In quarto luogo se l’idea di territorio è usurata serve una nuova idea che almeno ne sviluppi le antiche idealità. Da tempo nei miei libri al posto di territorio, che per la gerenza è un concetto di spazio da amministrare con dei servizi decentrati , uso il concetto di comunità, che per me è un soggetto che partecipa alla gerenza e quindi è a sua volta servizio.
E’ da questa idea che nascono le proposte di distretto di comunità e quelle che puntano a riconcepire il sistema dei servizi nel tentativo di rimettere insieme cura e comunità di persone e che troverete ben descritte soprattutto nei lavori del 2012/13 (I mondi possibili della programmazione sanitaria...; il riformista che non c’è...). Carlo Palermo arriva vicino alla questione “comunità”, parlando di rafforzare il rapporto tra questa e la sanità, di cda delle nuove aziende quale espressione della comunità di riferimento fino a parlare di sussidiarietà e di vicinanza “ai luoghi della cittadinanza”.
Nello stesso tempo continua a parlare di “nuovi ambiti territoriali” di “lontananza dai territori”...e di “bacini di utenza”...cioè continua a ragionare con la logica dei luoghi e non con quella dei soggetti sociali.

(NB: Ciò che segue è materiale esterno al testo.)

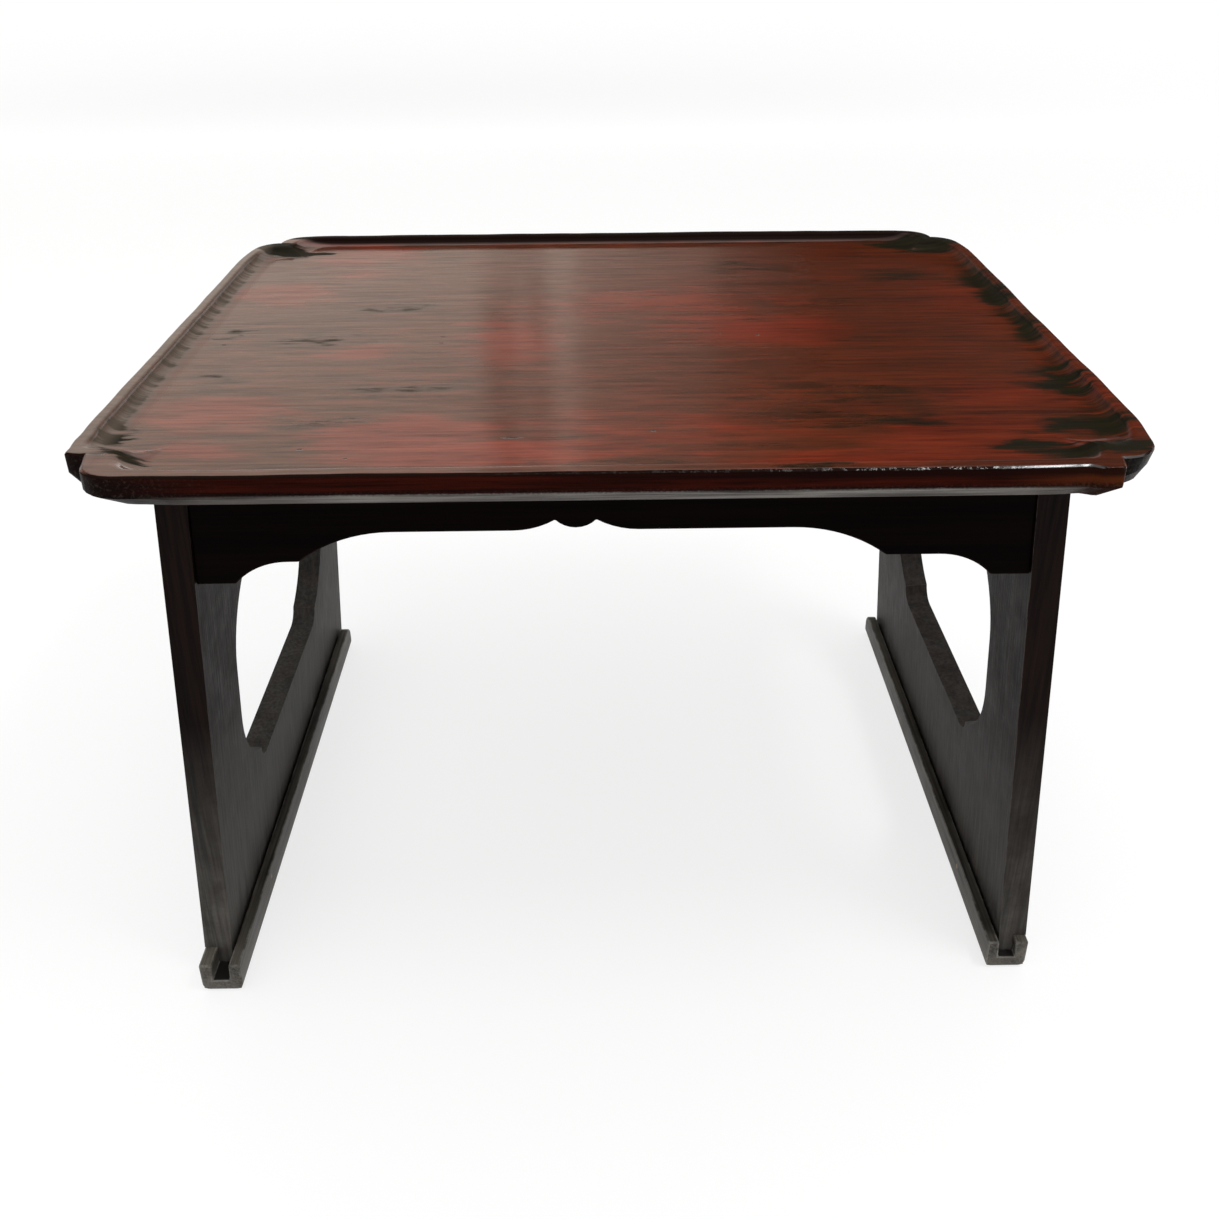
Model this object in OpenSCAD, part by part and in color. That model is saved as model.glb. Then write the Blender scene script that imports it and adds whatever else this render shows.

Assumere la comunità in luogo del territorio significa assumere i contenuti in luogo dei contenitori, quindi i loro bisogni, le loro caratteristiche, le loro organizzazioni sociali, le istituzioni che le rappresentano, le loro attività economiche ,le loro culture, le loro esistenze, con almeno tre vantaggi:
· una comunità non può essere esterna alla gerenza anzi essa garantirebbe davvero una corretta idea di federalismo cioè la condivisione dei poteri tra le istituzioni e la società civile
· non si può produrre salute primaria senza una comunità titolare di diritti e di doveri alla salute per cui tutta la partita della costruzione e produzione di salute primaria andrebbe tolta alle aziende e alle regioni e data ai comuni cioè alle comunità rispetto alle quali il sindaco diventerebbe il primo sponsor di salute
· la comunità di salute dovrebbe essere concepita come l’hub del sistema, il distretto di comunità la cerniera tra la comunità e tutto il resto cioè lo spoke .
Ringrazio Carlo Palermo per aver riproposto la questione politica della gerenza ma è evidente che dobbiamo continuare la discussione.